The most striking evidence of the fetishist approach to antiquities enhanced by a whiff of history, even though robbed by their distressed condition of artistic appeal, came a day later at Sotheby’s second sale of antiquities. It was provided by a badly mutilated marble group that had been removed from a monument still in Rome.
The satyr riding a sea-goat is one of four identical groups that surrounded a basin. The other three still attached to the fluted stand of the now-vanished basin lack heads, and the sea-goats they ride are reduced to formless fragments. By contrast, the satyr and the sea-goat in the Sotheby’s group are preserved in the main. Florent Heintz’s stroke of genius was to trace back the fragment to the Rome monument from two old photographs and to show that it had left Rome for Munich by 1908.
While handled by a Paris dealer after World War II, it attracted little attention. On June 23, 2009, the group turned up at an Artcurial auction, where it brought what seemed at the time a strong price, €124,500 or about $170,000. Not to the professional with a better sense of what is in the wind than most, who settled the bill and consigned it to Sotheby’s Dec. 8 sale hoping it would be knocked down between $250,000 and $350,000. It brought $1.98 million with the sale charge.

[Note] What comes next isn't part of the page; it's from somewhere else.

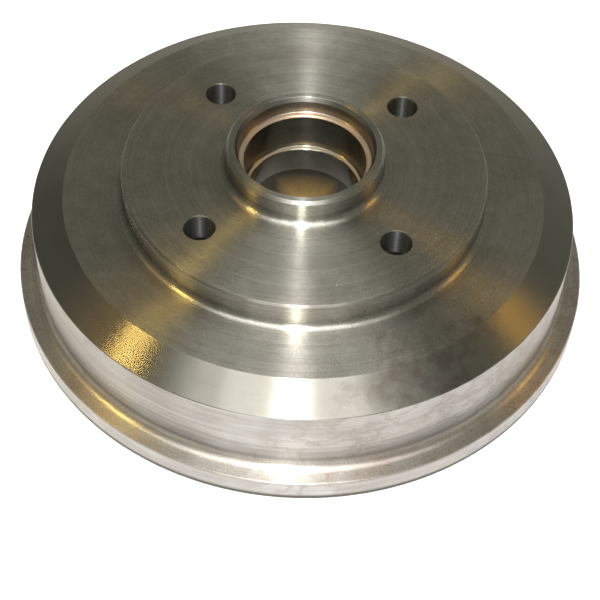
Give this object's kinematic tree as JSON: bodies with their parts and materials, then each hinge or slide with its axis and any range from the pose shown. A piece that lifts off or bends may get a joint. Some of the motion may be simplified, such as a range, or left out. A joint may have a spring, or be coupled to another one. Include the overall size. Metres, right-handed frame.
{
  "type": "brake drum",
  "caption": "Brake drum for a small car cast in one piece with its wheel hub: a machined iron bowl with a flanged mouth, a raised wheel face, stud holes and a bored hub nose.",
  "frame": {"origin": "on the axle axis, in the plane of the drum's open mouth, which it stands on", "axes": "+Z along the axle, from the open mouth to the wheel face and the hub nose; the stud holes lie at 45 degrees to X and Y"},
  "size_m": [0.239, 0.239, 0.0714],
  "materials": {
    "machined_iron": "fine turned, bare and dry, with faint brown stains on the rim"
  },
  "bodies": {
    "root": {"brake_drum": "machined_iron"}
  },
  "joints": []
}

At Christie’s, on Dec. 9, the certainty of buying within the rules defined by Unidroit alone was sufficient to trigger a stupendous bidding match over a Cycladic standing character more clearly figural than the earlier very abstract-looking marbles. It was included in the Zurich 1965 show “The Legacy of Antiquity: Masterpieces from Swiss Collections” and that made it blameless. “The Schuster Master,” as Christie’s put it, carried a $3 million to $5 million estimate. At $16.88 million with the sale charge, it tripled expectations.